ClickBait, fake news, the sidebar of shame – these are all digital circus acts.

It’s getting harder for writers of fiction to come up with plot lines because we are constantly being washed by waves of evermore implausible events.  Fiction has almost become a modest iteration of reality. Consider how baffling the last 12 months have been.  I started reading the excellent book The Sellout and then found myself pausing to listen to podcasts or graze news about political events in the United States.  The Sellout now feels modest in its parody.

Life could hardly be more incoherent.
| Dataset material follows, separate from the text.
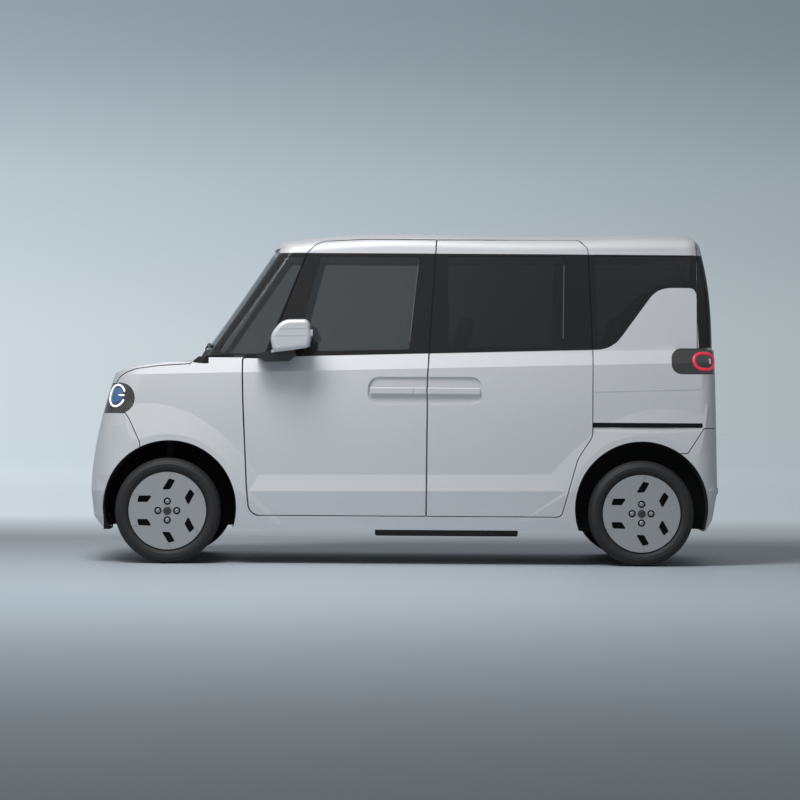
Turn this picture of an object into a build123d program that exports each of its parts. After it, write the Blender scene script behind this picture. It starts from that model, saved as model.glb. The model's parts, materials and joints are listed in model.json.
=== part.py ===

To craft fiction in a world clothed in absurdities is so difficult.  To deliver news is equally so.  It requires us to find curious collisions that are satisfyingly real.

Back to the circus, I recall a conversation between Gabriel Garcia Marquez, the father of magical realism, and Plinio Apuleyo Mendoza in the excellent book The Fragrance of Guava.

Here’s a brief extract:

Mendoza: The way you treat reality in your books, especially in One Hundred Years of Solitude and in The Autumn of the Patriarch, has been called ‘magical realism’. I have the feeling your European readers are usually aware of the magic in your stories but fail to see the reality behind it…

Marquez: This is surely because their rationalism prevents them seeing that reality isn’t limited to the price of tomatoes and eggs. Everyday life in Latin America proves that reality is full of the most extraordinary things. To make this point I usually cite the case of the American explorer F. W. Up de Graff who made an incredible journey through the Amazon jungle at the end of the last century and saw, among other things, a river with boiling water, and a place where the sound of the human voice brought on torrential rain. In Comodoro Rivadavia, in the extreme south of Argentina, winds from the South Pole swept a whole circus away and the next day fishermen caught the bodies of lions and giraffes in their nets.

Magical reality. Extraordinary collisions.  That’s what we have to find now. Truth that outstrips fiction. It’s always there. We just need to look harder.  That’s the art of successful modern storytelling.